I’ve fitted muzzles to many dogs, and I’ve trained my own dogs to wear muzzles. But I hadn’t personally needed to use a muzzle in public with my dogs until I moved to a major metropolitan city. Before the move, I planned my behavior modification plan carefully, and decided that my fearful/aggressive Border collie mix, Oliver, would wear a muzzle at all times in public while we were transitioning to a new environment. I didn’t know how many off-leash dogs to expect, I didn’t know how many children or bicycles would come bearing down upon us without warning. I didn’t know if lots of people would try to pet him and how he would react to people stepping out of buildings onto the sidewalk right in front of him. And I knew that despite my best intentions, I wouldn’t be able to look around every single corner to check for a dog coming straight in our direction.

I knew Oliver would undoubtedly be experiencing higher levels of stress for the several weeks (or months!) due to the great environmental change, and I didn’t want anything to go wrong. It’s worth noting that others in this situation may choose to consult with a veterinary behaviorist as well, to discuss if a medication would be helpful during this transition. Ultimately, I decided not to pursue this with my dog right away, although it always remained an option should he have difficulties.

So, we set out on muzzling for our daily tasks – every elevator ride, potty break, and walk down the street. And while some people opined that wearing the muzzle must be so difficult for Oliver, he paid it little mind. The biggest difference the muzzle made? It was in me, which came as quite a surprise!

I regularly help people develop personal techniques to be calm while handling their reactive dogs, and I coach leash handling and body posture that further contribute to calm communication. I would often initially have better results with reactive dogs than their owners did, simply because I was more relaxed than the owner. I wasn’t too worried about my skills handling my own dog. But now, as my own “coach,” I discovered a huge improvement thanks to a mental exercise that I didn’t know I was missing! Since I didn’t worry about my muzzled dog injuring anyone, my brain allowed small muscles in my body to relax – muscles I hadn’t even been aware were tense. Maybe I even reduced my own production of cortisol, a primary hormone produced in response to stress.
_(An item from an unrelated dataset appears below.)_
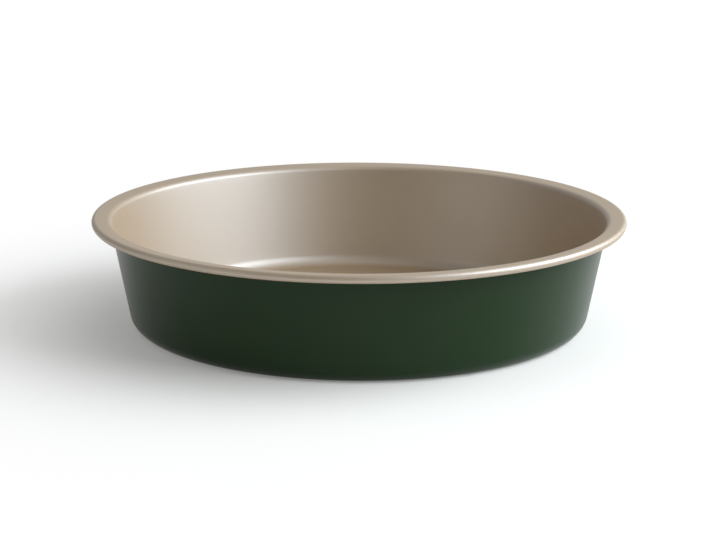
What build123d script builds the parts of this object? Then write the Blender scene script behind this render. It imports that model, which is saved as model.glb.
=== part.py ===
from build123d import *
from math import atan2, cos, degrees, radians, sin
import os

# Round cake tin, pressed from one disc of steel that is coated on both sides.
# Millimetres, +Z up. The origin is the centre of the base, on the surface that the tin stands on.

# Driving dimensions of the whole tin. The wall's outer face, carried straight on to both ends, is
# flange_reach inside the rim at the mouth's height, and wall_flare further in at the base's.
overall_height = 54.0
rim_radius = 130.0
flange_reach = 8.4
wall_flare = 10.4

# The flange rises outwards by this many degrees, so the bead is the highest point of the tin
flange_slope = 6

# The sheet: a steel core, with a coat bonded on each side
steel_thickness = 0.6
lining_thickness = 0.1
outer_coat_thickness = 0.1

# Bends, each measured on the green side, which is the outer face of the wall
base_corner_radius = 8.0
lip_bend_radius = 2.2

# The wired edge: the sheet's rim rolled round a ring of wire
wire_radius = 1.0
wire_clearance = 0.05
wire_end_gap = 0.6
curl_wrap = 290

# The wall's outer face at the base, and how far it leans from upright
base_radius = rim_radius - flange_reach - wall_flare
wall_lean = atan2(wall_flare, overall_height)

# Depths into the sheet, from the green side
steel_depth = outer_coat_thickness
lining_depth = steel_depth + steel_thickness
sheet_thickness = lining_depth + lining_thickness

# Centre of the base corner: one corner radius above the base and inside the wall's face
corner_centre = Vector(
    base_radius - base_corner_radius * (1 - sin(wall_lean)) / cos(wall_lean),
    base_corner_radius,
)

# Centre of the curl, and of the wire in it
curl_inner_radius = wire_radius + wire_clearance
curl_centre = Vector(
    rim_radius - curl_inner_radius - sheet_thickness,
    overall_height - curl_inner_radius - sheet_thickness,
)

# Centre of the bend under the flange. It lies one bend radius outside the wall's face, on a line
# that runs up beside the wall, and is carried up that line until the flange is tangent to the curl.
wall_up = Vector(sin(wall_lean), cos(wall_lean))
wall_out = Vector(cos(wall_lean), -sin(wall_lean))
flange_up = Vector(-sin(radians(flange_slope)), cos(radians(flange_slope)))
line_start = Vector(base_radius, 0) + wall_out * lip_bend_radius
climb = curl_inner_radius - lip_bend_radius + (curl_centre - line_start).dot(flange_up)
lip_centre = line_start + wall_up * (climb / wall_up.dot(flange_up))


def sheet_face(depth):
    """Draw the sheet's section at one depth from its green side, from the axis out to the curl's end."""
    corner_radius = base_corner_radius - depth
    bend_radius = lip_bend_radius + depth
    curl_radius = curl_inner_radius + depth
    lean = degrees(wall_lean)
    base = Line((0, depth), (corner_centre.X, depth))
    corner = CenterArc(corner_centre, corner_radius, -90, 90 - lean)
    bend = CenterArc(lip_centre, bend_radius, 180 - lean, lean + flange_slope - 90)
    Line(corner @ 1, bend @ 0)
    curl = CenterArc(curl_centre, curl_radius, 90 + flange_slope, -curl_wrap)
    Line(bend @ 1, curl @ 0)
    return base @ 0, curl @ 1


# The pressed steel: base, corner, flaring wall, flange and rolled edge in one sheet
with BuildPart() as steel_pan:
    with BuildSketch(Plane.XZ):
        with BuildLine():
            under_axis, under_edge = sheet_face(steel_depth)
            over_axis, over_edge = sheet_face(lining_depth)
            Line(under_axis, over_axis)
            Line(under_edge, over_edge)
        make_face()
    revolve(axis=Axis.Z)
steel_pan.part.label = "steel_pan"

# The champagne non-stick coat, on the side that becomes the inside, the flange's top and the bead
with BuildPart() as nonstick_lining:
    with BuildSketch(Plane.XZ):
        with BuildLine():
            under_axis, under_edge = sheet_face(lining_depth)
            over_axis, over_edge = sheet_face(sheet_thickness)
            Line(under_axis, over_axis)
            Line(under_edge, over_edge)
        make_face()
    revolve(axis=Axis.Z)
nonstick_lining.part.label = "nonstick_lining"

# The green coat, on the side that becomes the outside and runs on inside the bead
with BuildPart() as outer_coat:
    with BuildSketch(Plane.XZ):
        with BuildLine():
            under_axis, under_edge = sheet_face(0)
            over_axis, over_edge = sheet_face(steel_depth)
            Line(under_axis, over_axis)
            Line(under_edge, over_edge)
        make_face()
    revolve(axis=Axis.Z)
outer_coat.part.label = "outer_coat"

# The ring of wire in the bead, bent from one length whose ends meet at a small gap
with BuildPart() as rim_wire:
    with BuildSketch(Plane.XZ):
        with Locations(curl_centre):
            Circle(wire_radius)
    revolve(axis=Axis.Z, revolution_arc=360 - degrees(wire_end_gap / curl_centre.X))
rim_wire.part.label = "rim_wire"

os.makedirs("parts", exist_ok=True)
export_step(steel_pan.part, "parts/steel_pan.step")
export_step(nonstick_lining.part, "parts/nonstick_lining.step")
export_step(outer_coat.part, "parts/outer_coat.step")
export_step(rim_wire.part, "parts/rim_wire.step")
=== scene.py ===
from math import atan2, cos, pi, radians, sin

import bmesh
import bpy
from mathutils import Matrix, Vector


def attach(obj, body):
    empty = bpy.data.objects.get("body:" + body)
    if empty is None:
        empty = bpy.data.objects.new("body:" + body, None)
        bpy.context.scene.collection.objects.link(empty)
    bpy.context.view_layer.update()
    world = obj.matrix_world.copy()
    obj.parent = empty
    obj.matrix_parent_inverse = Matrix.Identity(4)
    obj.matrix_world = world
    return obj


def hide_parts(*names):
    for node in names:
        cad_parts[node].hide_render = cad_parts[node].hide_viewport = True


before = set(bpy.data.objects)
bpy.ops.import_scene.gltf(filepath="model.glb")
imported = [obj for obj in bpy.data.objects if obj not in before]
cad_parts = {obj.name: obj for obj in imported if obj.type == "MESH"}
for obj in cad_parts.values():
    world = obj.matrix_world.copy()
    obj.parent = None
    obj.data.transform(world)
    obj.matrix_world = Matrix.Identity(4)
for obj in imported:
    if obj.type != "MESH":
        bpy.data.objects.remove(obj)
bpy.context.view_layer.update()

# The steel pan: one disc of 0.6 mm cold-rolled steel, drawn over a punch into a flat base, a rounded
# corner and a flaring wall, then trimmed, turned out into a flange and rolled round a wire.
# Both its faces are coated, so only the cut edge inside the rolled bead is bare.
# The tin's sizes are in millimetres, and MM turns them to the scene's metres.
MM = 0.001
steel_thickness = 0.6
overall_height = 54
rim_radius = 130
flange_reach = 8.4
flange_slope = radians(6)
wall_flare = 10.4
lining_thickness = 0.1
outer_coat_thickness = 0.1
base_corner_radius = 8
lip_bend_radius = 2.2
wire_radius = 1
wire_clearance = 0.05
curl_wrap = radians(290)
turn_steps = 384
bend_steps = 14
curl_steps = 40
steel_hex = "#8E8E8C"
rolling_line_width = 0.8
rolling_line_length = 30
rolling_line_depth = 0.002


def linear(hex_colour):
    """The linear colour, with alpha, of an sRGB hex value."""
    values = [int(hex_colour[i:i + 2], 16) / 255 for i in (1, 3, 5)]
    return [v / 12.92 if v <= 0.04045 else ((v + 0.055) / 1.055) ** 2.4 for v in values] + [1]


def per(size):
    """The scale that makes a texture's features about this many millimetres across."""
    return 1 / (size * MM)


def add(tree, kind, inputs=None, **settings):
    """Add one node to a material or the world, with its settings, and its inputs set or linked."""
    made = tree.nodes.new(kind)
    for name, value in settings.items():
        setattr(made, name, value)
    for name, value in (inputs or {}).items():
        if isinstance(value, bpy.types.NodeSocket):
            tree.links.new(value, made.inputs[name])
        else:
            made.inputs[name].default_value = value
    return made


def new_material(name):
    """An empty material, with its tree."""
    material = bpy.data.materials.new(name)
    material.use_nodes = True
    material.node_tree.nodes.clear()
    return material, material.node_tree


def finish_material(tree, surface):
    """Send a shader to the material's output."""
    add(tree, "ShaderNodeOutputMaterial", {"Surface": surface.outputs[0]})


def dress(piece, material):
    """Give the whole piece one material."""
    piece.data.materials.clear()
    piece.data.materials.append(material)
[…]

How did I notice this? Well, my dog told me. Dogs are incredible observers of human body language, and Oliver could detect a difference. If I was a bit stressed, it probably caused him to think that there might be something worth being a bit stressed about. By regularly wearing a muzzle, going outside became less stressful for both of us, and we enjoyed our time together more. Of course, I still prioritized proactively responding to our environment, but my subconscious (or conscious!) worry was greatly reduced.

Now, this isn’t exactly new. Most trainers will tell you that owners are always more emotional when handling their own dogs. Often, owners can swap dogs in a reactive dog class, and the dogs all seem to behave better! Maybe you feel like you personally aren’t emotional – but you have a mental preparation to use a leash pull to keep your dog away from trouble. The simple act of planning this strategy in the secondary motor cortex likely causes a skeletal-muscular preparation and – you got it – an increase in tension in your body.

So, I challenge you to “hack” your brain and take my Two Week Muzzle Challenge. Even if you think you’re not the type of person who needs it – you’re cool as a cucumber. Even if you think your dog doesn’t really need to wear one.

First, spend the time to properly desensitize and train your dog to wearing the muzzle. Then, use it every time you go out in public, for two weeks in a row. Consider keeping a short journal of your dog’s behavior and your emotions. Give this a try for two weeks and you might be pleasantly surprised with the results. Even armed with my professional skills, I think that this simple mental trick helped me to guide Oliver and improved his progress. And now, I am so thankful to share many experiences with him – taking the train, relaxing at the park, having dessert at the coffee shop – stress free for both of us.

– The Muzzle Up! Project promotes safety and education on muzzles and dog behavior and aims to reduce the stigma associated with dogs who have to wear them.